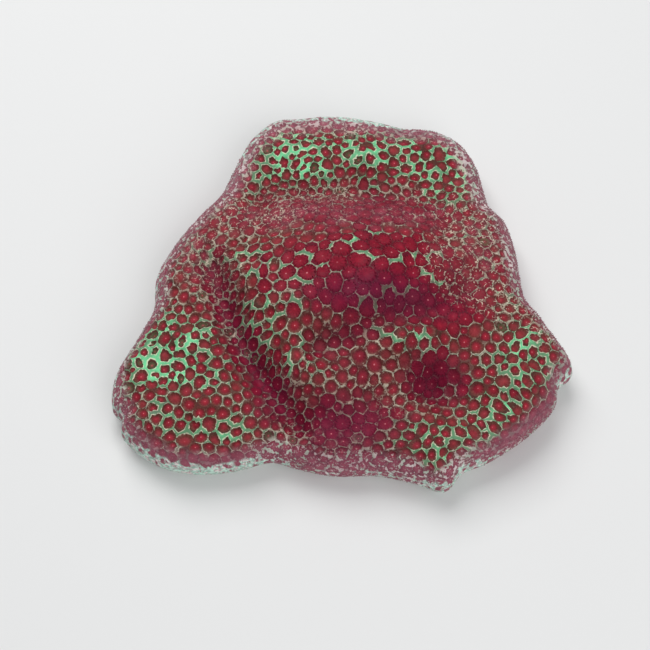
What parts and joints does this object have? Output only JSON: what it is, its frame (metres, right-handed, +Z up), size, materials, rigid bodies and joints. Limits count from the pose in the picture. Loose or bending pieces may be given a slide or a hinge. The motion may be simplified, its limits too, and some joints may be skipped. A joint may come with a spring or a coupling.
{
  "type": "porites coral",
  "caption": "Small encrusting stony coral colony, a lumpy crimson cushion of round cups in mint-green webs, cut flat below to rest on a surface.",
  "frame": {"origin": "centre of the bounding box, on the plane of the flat cut that the colony rests on", "axes": "+Z up from the cut base, +X to the right along the widest way, front towards -Y"},
  "size_m": [0.0946, 0.0856, 0.0239],
  "materials": {
    "living_tissue": "thin damp living skin, crimson cups and mint-green webs, over a pale porous skeleton that shows on the cut"
  },
  "bodies": {
    "root": {"coral_colony": "living_tissue"}
  },
  "joints": []
}
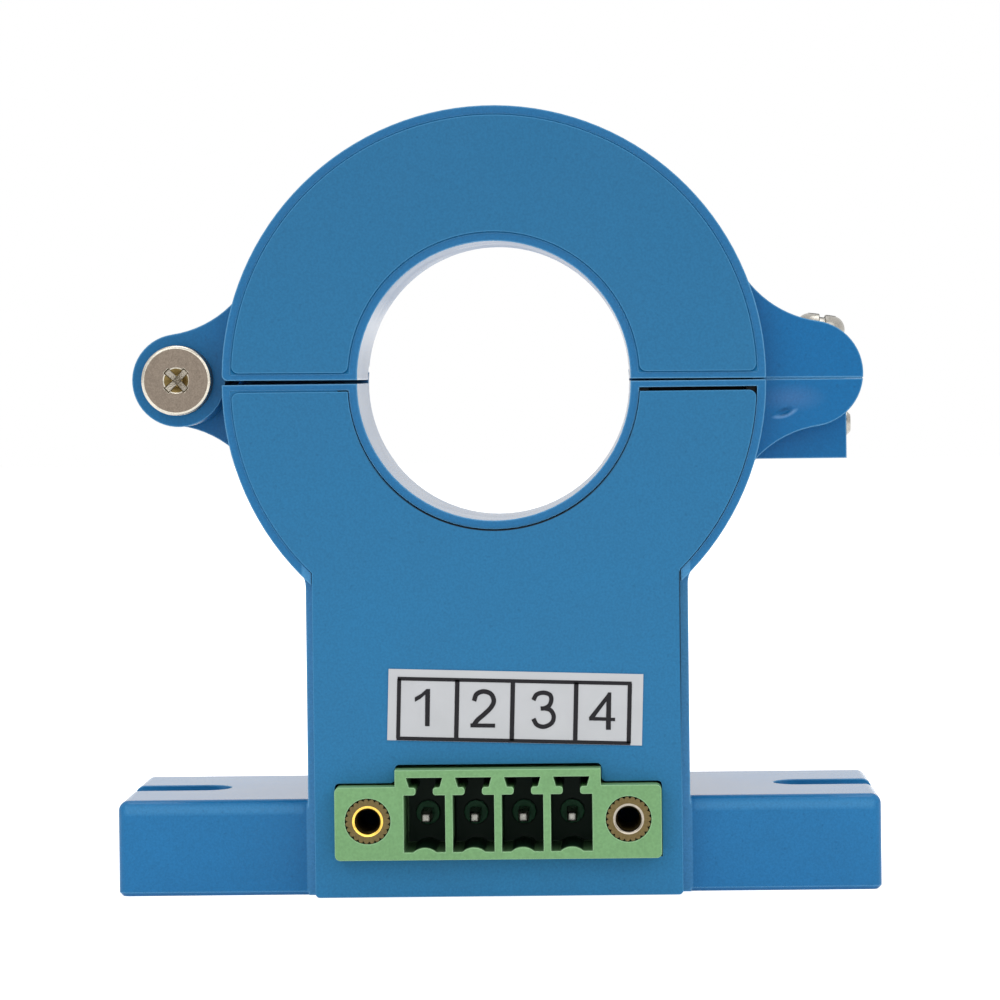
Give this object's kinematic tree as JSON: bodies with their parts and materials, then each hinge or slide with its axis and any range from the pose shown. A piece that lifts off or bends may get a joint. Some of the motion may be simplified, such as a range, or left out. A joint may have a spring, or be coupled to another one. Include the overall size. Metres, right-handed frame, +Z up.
{
  "type": "current transformer",
  "caption": "Split-core current transformer: a ring hinged open above a slotted foot base, closed by a clamp screw, with a plug-in terminal header at the front.",
  "frame": {"origin": "centre of the underside of the base's footprint, on the mounting surface", "axes": "+Z up from the mounting surface, -Y out of the front face with the terminal header, +X towards the clamp screw"},
  "size_m": [0.06, 0.0237, 0.0617],
  "materials": {
    "housing_blue": "fine-grained blue moulding",
    "cover_blue": "fine-grained blue moulding",
    "core_steel": "wound strip, dull grey",
    "plated_steel": "bright nickel plate",
    "header_green": "satin green moulding",
    "contact_tin": "tinned",
    "insert_brass": "turned, bright",
    "board_green": "solder resist",
    "chip_black": "moulded black",
    "capacitor_can": "drawn can",
    "label_white": "printed film"
  },
  "bodies": {
    "lower_body": {"lower_housing": "housing_blue", "lower_cover": "cover_blue", "lower_core_left": "core_steel", "lower_core_right": "core_steel", "hinge_screw": "plated_steel", "hinge_nut": "plated_steel", "clamp_nut": "plated_steel", "nut_pin": "plated_steel", "terminal_header": "header_green", "header_contact_1": "contact_tin", "header_contact_2": "contact_tin", "header_contact_3": "contact_tin", "header_contact_4": "contact_tin", "header_insert_left": "insert_brass", "header_insert_right": "insert_brass", "main_board": "board_green", "hall_board": "board_green", "hall_element": "chip_black", "amplifier": "chip_black", "capacitor": "capacitor_can", "resistors": "chip_black", "number_label": "label_white"},
    "upper_jaw": {"upper_housing": "housing_blue", "upper_cover": "cover_blue", "upper_core": "core_steel"},
    "clamp_washer_body": {"clamp_washer": "plated_steel"},
    "clamp_screw_body": {"clamp_screw": "plated_steel"}
  },
  "joints": [
    {"name": "jaw_open", "type": "hinge", "parent": "lower_body", "child": "upper_jaw", "pos_m": [-0.02477, -0.005, 0.04053], "axis": [0, -1, 0], "range_deg": [0, 180]},
    {"name": "clamp_lift", "type": "slide", "parent": "upper_jaw", "child": "clamp_washer_body", "axis": [0.1392, 0, 0.9903], "range_m": [0, 0.0016]},
    {"name": "clamp_spin", "type": "hinge", "parent": "clamp_washer_body", "child": "clamp_screw_body", "pos_m": [0.0258, -0.004, 0.04343], "axis": [0.1392, 0, 0.9903], "range_deg": [0, 1440]}
  ],
  "couplings": [
    {"joint": "clamp_spin", "follows": "clamp_lift", "rad_per_m": 15708}
  ]
}
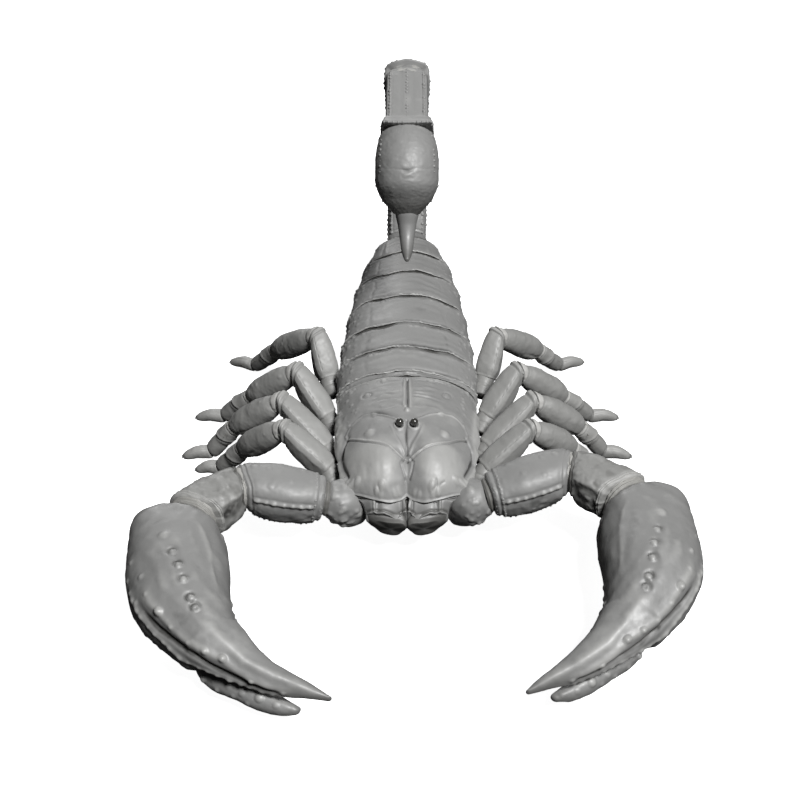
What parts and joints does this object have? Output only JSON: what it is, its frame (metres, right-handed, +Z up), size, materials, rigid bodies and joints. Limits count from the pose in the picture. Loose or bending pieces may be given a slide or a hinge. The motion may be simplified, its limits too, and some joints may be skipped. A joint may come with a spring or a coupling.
{
  "type": "scorpion model",
  "caption": "Still, life-size model of a desert burrowing scorpion standing with its claws held forward and its tail arched over its back.",
  "frame": {"origin": "bottom centre of the whole animal's box, on the floor under its belly", "axes": "the head faces -Y, +Z is up and +X is the animal's own left"},
  "size_m": [0.0632, 0.089, 0.0379],
  "materials": {
    "shell": "satin",
    "belly": "satin",
    "limb": "satin",
    "claw": "satin",
    "sting": "gloss",
    "eye": "gloss"
  },
  "bodies": {
    "root": {"carapace": "shell", "tergite_1": "shell", "tergite_2": "shell", "tergite_3": "shell", "tergite_4": "shell", "tergite_5": "shell", "tergite_6": "shell", "tergite_7": "shell", "tail_1": "shell", "tail_2": "shell", "tail_3": "shell", "tail_4": "shell", "tail_5": "shell", "vesicle": "shell", "trochanter_left": "shell", "trochanter_right": "shell", "arm_femur_left": "shell", "arm_femur_right": "shell", "coxae": "belly", "sternite_3": "belly", "sternite_4": "belly", "sternite_5": "belly", "sternite_6": "belly", "sternite_7": "belly", "comb_left": "belly", "comb_right": "belly", "arm_patella_left": "limb", "arm_patella_right": "limb", "leg1_femur_left": "limb", "leg1_femur_right": "limb", "leg1_foot_left": "limb", "leg1_foot_right": "limb", "leg2_femur_left": "limb", "leg2_femur_right": "limb", "leg2_foot_left": "limb", "leg2_foot_right": "limb", "leg3_femur_left": "limb", "leg3_femur_right": "limb", "leg3_foot_left": "limb", "leg3_foot_right": "limb", "leg4_femur_left": "limb", "leg4_femur_right": "limb", "leg4_foot_left": "limb", "leg4_foot_right": "limb", "hand_left": "claw", "hand_right": "claw", "finger_left": "claw", "finger_right": "claw", "chelicera_left": "claw", "chelicera_right": "claw", "chelicera_fingers_left": "claw", "chelicera_fingers_right": "claw", "sting": "sting", "eye_left": "eye", "eye_right": "eye"}
  },
  "joints": []
}
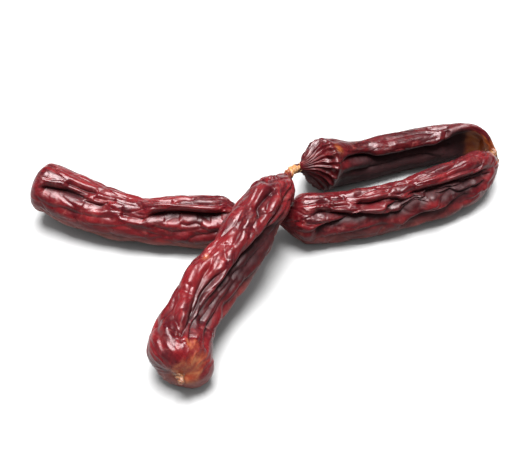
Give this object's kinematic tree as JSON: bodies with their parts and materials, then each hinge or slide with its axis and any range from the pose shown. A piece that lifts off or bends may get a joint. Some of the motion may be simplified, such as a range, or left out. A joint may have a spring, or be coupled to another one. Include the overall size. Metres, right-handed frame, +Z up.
{
  "type": "cured sausage",
  "caption": "String of dried cured sausage links in one natural casing, laid down with one link across the others and two folded side by side.",
  "frame": {"origin": "on the surface that the string rests on, under the middle of its bounding box", "axes": "+Z up from the resting surface; +X along the left and right links, from the free left end to the fold at the right; -Y towards the free end of the front link"},
  "size_m": [0.234, 0.162, 0.0385],
  "materials": {
    "meat": "wrinkled dried sausage in a thin natural casing, deep red-brown with a slight greasy shine",
    "casing": "twisted dry natural casing, amber, slightly translucent",
    "dry_casing": "paper-dry loose scrap of natural casing, pale and translucent"
  },
  "bodies": {
    "root": {"link_front": "meat", "link_left": "meat", "link_right_near": "meat", "link_right_far": "meat", "twist_front": "casing", "twist_middle": "casing", "twist_right": "casing", "casing_tail": "casing", "casing_flap": "dry_casing"}
  },
  "joints": []
}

※

Return each entry from the material above exactly as it appears.

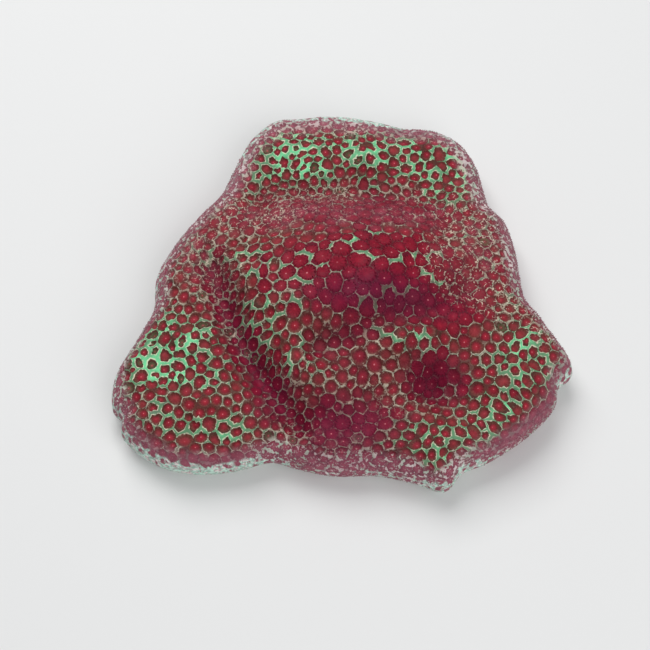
What parts and joints does this object have? Output only JSON: what it is, its frame (metres, right-handed, +Z up), size, materials, rigid bodies and joints. Limits count from the pose in the picture. Loose or bending pieces may be given a slide or a hinge. The motion may be simplified, its limits too, and some joints may be skipped. A joint may come with a spring or a coupling.
{
  "type": "porites coral",
  "caption": "Small encrusting stony coral colony, a lumpy crimson cushion of round cups in mint-green webs, cut flat below to rest on a surface.",
  "frame": {"origin": "centre of the bounding box, on the plane of the flat cut that the colony rests on", "axes": "+Z up from the cut base, +X to the right along the widest way, front towards -Y"},
  "size_m": [0.0946, 0.0856, 0.0239],
  "materials": {
    "living_tissue": "thin damp living skin, crimson cups and mint-green webs, over a pale porous skeleton that shows on the cut"
  },
  "bodies": {
    "root": {"coral_colony": "living_tissue"}
  },
  "joints": []
}
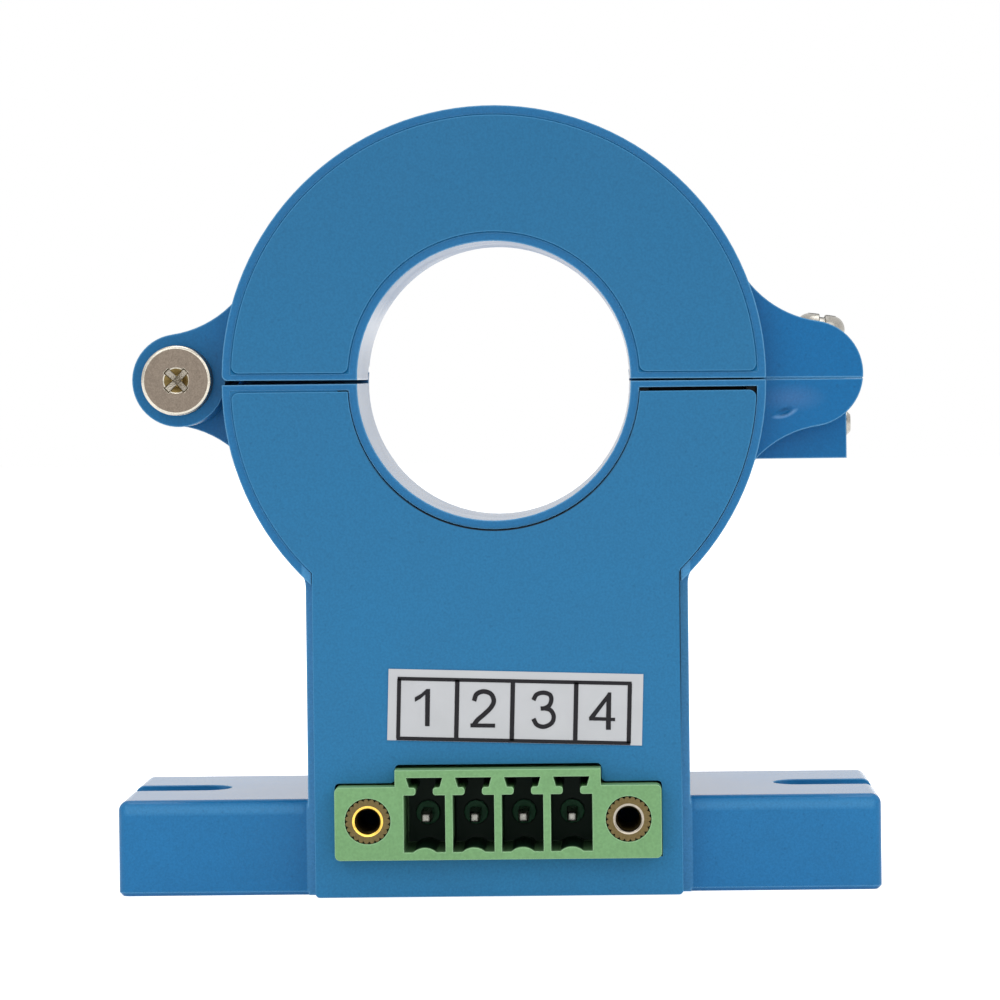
Give this object's kinematic tree as JSON: bodies with their parts and materials, then each hinge or slide with its axis and any range from the pose shown. A piece that lifts off or bends may get a joint. Some of the motion may be simplified, such as a range, or left out. A joint may have a spring, or be coupled to another one. Include the overall size. Metres, right-handed frame, +Z up.
{
  "type": "current transformer",
  "caption": "Split-core current transformer: a ring hinged open above a slotted foot base, closed by a clamp screw, with a plug-in terminal header at the front.",
  "frame": {"origin": "centre of the underside of the base's footprint, on the mounting surface", "axes": "+Z up from the mounting surface, -Y out of the front face with the terminal header, +X towards the clamp screw"},
  "size_m": [0.06, 0.0237, 0.0617],
  "materials": {
    "housing_blue": "fine-grained blue moulding",
    "cover_blue": "fine-grained blue moulding",
    "core_steel": "wound strip, dull grey",
    "plated_steel": "bright nickel plate",
    "header_green": "satin green moulding",
    "contact_tin": "tinned",
    "insert_brass": "turned, bright",
    "board_green": "solder resist",
    "chip_black": "moulded black",
    "capacitor_can": "drawn can",
    "label_white": "printed film"
  },
  "bodies": {
    "lower_body": {"lower_housing": "housing_blue", "lower_cover": "cover_blue", "lower_core_left": "core_steel", "lower_core_right": "core_steel", "hinge_screw": "plated_steel", "hinge_nut": "plated_steel", "clamp_nut": "plated_steel", "nut_pin": "plated_steel", "terminal_header": "header_green", "header_contact_1": "contact_tin", "header_contact_2": "contact_tin", "header_contact_3": "contact_tin", "header_contact_4": "contact_tin", "header_insert_left": "insert_brass", "header_insert_right": "insert_brass", "main_board": "board_green", "hall_board": "board_green", "hall_element": "chip_black", "amplifier": "chip_black", "capacitor": "capacitor_can", "resistors": "chip_black", "number_label": "label_white"},
    "upper_jaw": {"upper_housing": "housing_blue", "upper_cover": "cover_blue", "upper_core": "core_steel"},
    "clamp_washer_body": {"clamp_washer": "plated_steel"},
    "clamp_screw_body": {"clamp_screw": "plated_steel"}
  },
  "joints": [
    {"name": "jaw_open", "type": "hinge", "parent": "lower_body", "child": "upper_jaw", "pos_m": [-0.02477, -0.005, 0.04053], "axis": [0, -1, 0], "range_deg": [0, 180]},
    {"name": "clamp_lift", "type": "slide", "parent": "upper_jaw", "child": "clamp_washer_body", "axis": [0.1392, 0, 0.9903], "range_m": [0, 0.0016]},
    {"name": "clamp_spin", "type": "hinge", "parent": "clamp_washer_body", "child": "clamp_screw_body", "pos_m": [0.0258, -0.004, 0.04343], "axis": [0.1392, 0, 0.9903], "range_deg": [0, 1440]}
  ],
  "couplings": [
    {"joint": "clamp_spin", "follows": "clamp_lift", "rad_per_m": 15708}
  ]
}
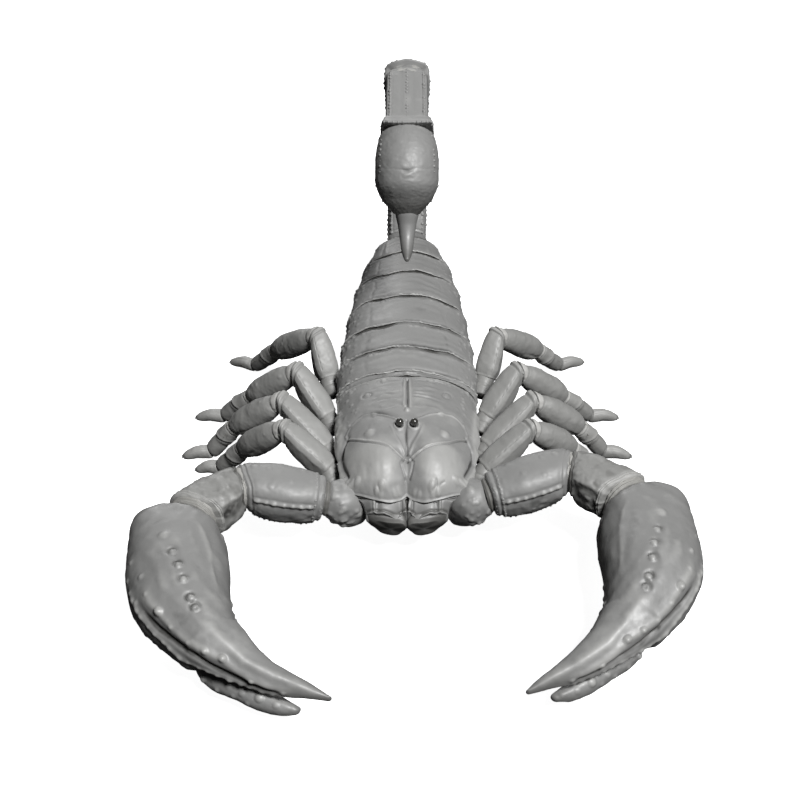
What parts and joints does this object have? Output only JSON: what it is, its frame (metres, right-handed, +Z up), size, materials, rigid bodies and joints. Limits count from the pose in the picture. Loose or bending pieces may be given a slide or a hinge. The motion may be simplified, its limits too, and some joints may be skipped. A joint may come with a spring or a coupling.
{
  "type": "scorpion model",
  "caption": "Still, life-size model of a desert burrowing scorpion standing with its claws held forward and its tail arched over its back.",
  "frame": {"origin": "bottom centre of the whole animal's box, on the floor under its belly", "axes": "the head faces -Y, +Z is up and +X is the animal's own left"},
  "size_m": [0.0632, 0.089, 0.0379],
  "materials": {
    "shell": "satin",
    "belly": "satin",
    "limb": "satin",
    "claw": "satin",
    "sting": "gloss",
    "eye": "gloss"
  },
  "bodies": {
    "root": {"carapace": "shell", "tergite_1": "shell", "tergite_2": "shell", "tergite_3": "shell", "tergite_4": "shell", "tergite_5": "shell", "tergite_6": "shell", "tergite_7": "shell", "tail_1": "shell", "tail_2": "shell", "tail_3": "shell", "tail_4": "shell", "tail_5": "shell", "vesicle": "shell", "trochanter_left": "shell", "trochanter_right": "shell", "arm_femur_left": "shell", "arm_femur_right": "shell", "coxae": "belly", "sternite_3": "belly", "sternite_4": "belly", "sternite_5": "belly", "sternite_6": "belly", "sternite_7": "belly", "comb_left": "belly", "comb_right": "belly", "arm_patella_left": "limb", "arm_patella_right": "limb", "leg1_femur_left": "limb", "leg1_femur_right": "limb", "leg1_foot_left": "limb", "leg1_foot_right": "limb", "leg2_femur_left": "limb", "leg2_femur_right": "limb", "leg2_foot_left": "limb", "leg2_foot_right": "limb", "leg3_femur_left": "limb", "leg3_femur_right": "limb", "leg3_foot_left": "limb", "leg3_foot_right": "limb", "leg4_femur_left": "limb", "leg4_femur_right": "limb", "leg4_foot_left": "limb", "leg4_foot_right": "limb", "hand_left": "claw", "hand_right": "claw", "finger_left": "claw", "finger_right": "claw", "chelicera_left": "claw", "chelicera_right": "claw", "chelicera_fingers_left": "claw", "chelicera_fingers_right": "claw", "sting": "sting", "eye_left": "eye", "eye_right": "eye"}
  },
  "joints": []
}
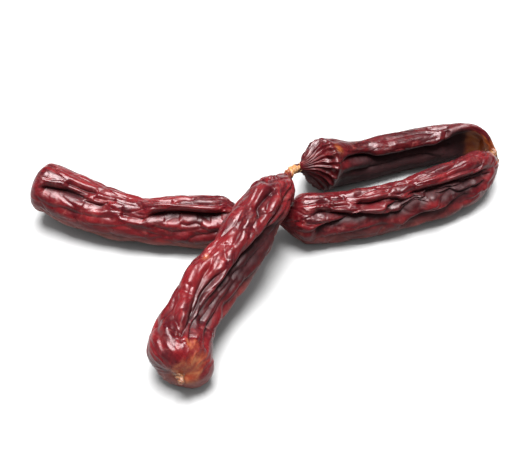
Give this object's kinematic tree as JSON: bodies with their parts and materials, then each hinge or slide with its axis and any range from the pose shown. A piece that lifts off or bends may get a joint. Some of the motion may be simplified, such as a range, or left out. A joint may have a spring, or be coupled to another one. Include the overall size. Metres, right-handed frame, +Z up.
{
  "type": "cured sausage",
  "caption": "String of dried cured sausage links in one natural casing, laid down with one link across the others and two folded side by side.",
  "frame": {"origin": "on the surface that the string rests on, under the middle of its bounding box", "axes": "+Z up from the resting surface; +X along the left and right links, from the free left end to the fold at the right; -Y towards the free end of the front link"},
  "size_m": [0.234, 0.162, 0.0385],
  "materials": {
    "meat": "wrinkled dried sausage in a thin natural casing, deep red-brown with a slight greasy shine",
    "casing": "twisted dry natural casing, amber, slightly translucent",
    "dry_casing": "paper-dry loose scrap of natural casing, pale and translucent"
  },
  "bodies": {
    "root": {"link_front": "meat", "link_left": "meat", "link_right_near": "meat", "link_right_far": "meat", "twist_front": "casing", "twist_middle": "casing", "twist_right": "casing", "casing_tail": "casing", "casing_flap": "dry_casing"}
  },
  "joints": []
}